So, as expected, when printing, for each object passed to Python print the interpreter builds the entire string representation of that object and then writes it, effectively doing this:
The flow is roughly builtin_print[1] → PyFile_WriteObject[2] → … → PyObject_Repr[3] → list_repr[4] → long_to_decimal_string[5].
Step 4 returns the complete list converted to a string regardless of the type of objects in the list.
I do not know anything about Julia nor Python internals and proposing a fix is not in my capacity. I suppose that building the string in memory would raise other challenges. However, this problem would likely be solved by not writeing for each element but rather building the entire string representation as in Python.
A different use of printing to stdout/stderr is to pipe output through less (or similar pager) to be able to inspect the output interactively without having to do a full (long) run. E.g. grep for certain strings in the output to check a condition, then letting the program continue until the next matching line, etc. I find this very useful during development.
In this case you will also hit upon the slower output of Julia compared to Python. A simple (rough, due to the user keyboard interaction) test of printing one integer per line for 1 - 10,000,000 and piping through less then using > and q to jump to the end of the output to let the script finish:
paulm@cmstorm 09:38:/data/examples/julia$ cat print_integers.py
for i in range(1, 10000001):
print(i)
paulm@cmstorm 09:38:/data/examples/julia$ cat print_integers.jl
for i in 1 : 10000000
println(i)
end
paulm@cmstorm 09:38:/data/examples/julia$ time python print_integers.py | less
<press ">" followed by "q" and wait for script to finish>
real 0m3.474s
user 0m3.723s
sys 0m0.080s
paulm@cmstorm 09:38:/data/examples/julia$ time julia -O3 print_integers.jl | less
<press ">" followed by "q" and wait for script to finish>
real 0m53.254s
user 0m39.575s
sys 0m47.758s
This is actually quite an eye-opener, to see the insane number of syscalls Julia does compared to Python:
paulm@cmstorm 09:43:/data/examples/julia$ strace -c -o out.python python print_integers.py | less
<press ">" followed by "q" and wait for script to finish>
paulm@cmstorm 09:43:/data/examples/julia$ strace -c -o out.julia julia -O3 print_integers.jl | less
<press ">" followed by "q" and wait for script to finish>
paulm@cmstorm 09:54:/data/examples/julia$ grep write out.python
18.68 0.001243 0 9626 write
paulm@cmstorm 09:54:/data/examples/julia$ grep wait out.python
paulm@cmstorm 09:54:/data/examples/julia$ grep write out.julia
41.49 49.752976 2 20000003 write
0.00 0.000010 0 13 pwrite64
paulm@cmstorm 09:55:/data/examples/julia$ grep wait out.julia
58.49 70.127743 1 40000001 epoll_pwait
I get that too on Julia 1.5.1, but on my recent Julia master (6 days old) I get a regression:
julia> @time println("1")
1
0.000082 seconds (10 allocations: 240 bytes)

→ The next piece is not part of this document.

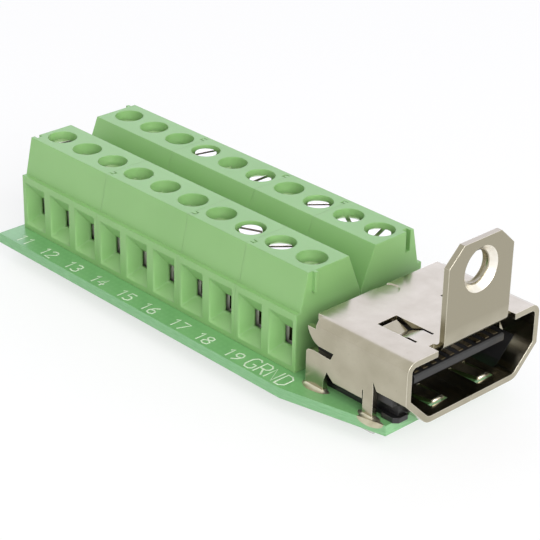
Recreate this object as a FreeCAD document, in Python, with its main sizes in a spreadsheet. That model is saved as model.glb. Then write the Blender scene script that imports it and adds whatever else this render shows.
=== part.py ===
import FreeCAD, Part
import Sketcher
import math
import os
import re

# Breakout adapter: a panel-type audio/video receptacle on a green circuit board, wired to
# two rows of ten small screw terminals. Millimetres, +Z up, +X out of the receptacle's
# mouth, origin under the middle of the bounding box, on the tips of the solder pins.

Vector = FreeCAD.Vector
doc = FreeCAD.newDocument("terminal_adapter")
sheet = doc.addObject("Spreadsheet::Sheet", "Dims")

# Poles in each terminal block module, from the board's plain end to the receptacle.
MODULE_POLES = (3, 3, 2, 2)
POLES = sum(MODULE_POLES)
UPPER_CONTACTS = 10

# Driving dimensions in millimetres.
SIZES = {
    # Layout along and across the board
    "pole_spacing": 3.5, "board_margin": 0.48, "shell_gap": 1.57, "mouth_overhang": 1.9,
    "print_margin": 2.45, "row_gap": 0.1, "nose_start": 0.82, "nose_inset": 0.05,
    "board_thick": 0.9, "tail_reach": 1.6, "pin_hole_radius": 0.65, "leg_slot_gap": 0.1,
    # Terminal housing, measured from a screw hole's centre and from the board
    "housing_front": 3.25, "housing_back": 3.75, "housing_height": 8.4, "lower_height": 5.1,
    "ledge_depth": 0.45, "slope_depth": 1.15, "back_slope_depth": 1.45, "back_height": 4.9,
    "screw_well_radius": 1.28, "tongue_width": 0.3, "tongue_reach": 0.35, "tongue_drop": 1.75,
    "tongue_place": 1.5, "tongue_gap": 0.1, "funnel_depth": 1.1, "funnel_half": 1.35,
    "funnel_top": 4.5, "funnel_sill": 0.45, "entry_half": 0.7, "entry_bottom": 1.38,
    "entry_top": 3.0, "entry_wall": 0.2,
    # Wire clamp inside each pole
    "clamp_width": 2.5, "clamp_length": 2.8, "clamp_lift": 0.85, "clamp_floor": 0.4,
    "clamp_wall": 0.38, "clamp_window": 2.45, "clamp_roof": 1.0, "clamp_gap": 0.06,
    "plate_thick": 0.35, "plate_side_gap": 0.1, "plate_length": 2.6, "plate_chamfer": 0.15,
    "dimple_depth": 0.08, "tip_gap": 0.03,
    "pin_width": 0.9, "pin_depth": 0.6, "pin_point_length": 0.4,
    # Clamp screw
    "head_radius": 1.05, "head_height": 1.1, "head_chamfer": 0.12, "shank_radius": 0.85,
    "tip_height": 3.75, "shank_clearance": 0.05, "tip_chamfer": 0.2, "slot_width": 0.36,
    "slot_depth": 0.5,
    # Receptacle shell, a folded sheet. A reach is measured back from the mouth
    "sheet": 0.5, "shell_half": 7.45, "shell_lift": 0.12, "shell_height": 5.88,
    "shell_length": 10.45, "bend_radius": 0.9, "flare_height": 2.38, "flare_width": 2.4,
    "flare_bend": 1.2,
    "top_setback": 0.45, "floor_reach": 4.85, "flare_reach": 1.75, "floor_seam": 0.06,
    "bend_notch_length": 0.5, "bend_notch_width": 0.75, "joint_lap": 0.1,
    "leg_past_board": 0.35, "rear_leg_width": 1.9, "front_leg_reach": 4.35,
    "front_leg_width": 1.03, "leg_slit": 0.1, "slit_height": 0.75, "foot_height": 1.28,
    "rear_slit_width": 1.05, "rear_slit_height": 0.62, "rear_slit_peak": 0.35,
    "rear_slit_drop": 0.3, "relief_width": 0.35, "relief_height": 0.65, "relief_slope": 0.05,
    "finger_root_reach": 2.0, "finger_length": 3.63, "finger_inner": 2.7,
    "finger_width": 1.6, "finger_slit": 0.25, "finger_drop": 0.62, "finger_bend": 0.9,
    "finger_rise_length": 1.2, "finger_tip_drop": 0.2,
    "window_reach": 0.95, "window_length": 2.9, "window_half": 0.95, "window_place": 2.6,
    "spring_half": 0.6, "spring_rise": 0.5, "spring_flat": 0.3, "spring_gap": 0.25,
    "spring_tip_thick": 0.3,
    # Screw ear at the mouth
    "ear_half": 3.6, "ear_top": 13.9, "ear_shoulder": 12.45, "ear_top_half": 2.05,
    "ear_hole_height": 11.35, "ear_hole_radius": 1.42, "ear_bend": 0.4, "ear_entry": 0.45,
    "collar_wall": 0.35, "collar_reach": 0.6, "relief_left": 0.6, "relief_right": 0.95,
    "relief_depth": 1.0,
    # Insulator and contacts
    "body_start": 0.75, "body_reach": 5.85, "body_gap": 0.05,
    "foot_inset": 1.25, "foot_step": 1.45, "rail_height": 0.4, "rail_inset": 1.0,
    "filler_inset": 2.2, "filler_gap": 0.08, "base_thick": 0.45,
    "base_inset": 0.7, "base_inner_inset": 2.0, "base_reach": 1.5, "base_corner": 0.35,
    "tongue_setback": 1.4,
    "tongue_half": 5.1, "tongue_bottom": 2.85, "tongue_thick": 0.75, "tongue_bevel": 0.12,
    "contact_spacing": 1.0, "contact_width": 0.45, "contact_thick": 0.2, "contact_inset": 0.35,
    "blade_root": 0.5, "blade_rise": 0.04, "tail_width": 0.26, "tail_foot": 1.2, "tail_gap": 0.1,
    # Solder
    "cone_base_radius": 1.05, "cone_tip_radius": 0.55, "cone_height": 0.9,
    "leg_solder_margin": 0.3, "leg_solder_height": 0.25,
}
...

what happens behind the scenes is (while with fewer allocations for some reason):
julia> @time print(stdout, "1", '\n')
1
0.000053 seconds (8 allocations: 208 bytes)
but even better is (for allocations, time is worse there but probably misleading when GC kicks in it should be better):
julia> @time print(stdout, "1", "\n") # both should work fast, but I'm a bit surprised this isn't the slower version
1
0.000066 seconds (4 allocations: 96 bytes)
both are worse than (almost ideal, not sure no allocations possible):
julia> @time print("1\n")
1
0.000054 seconds (2 allocations: 48 bytes)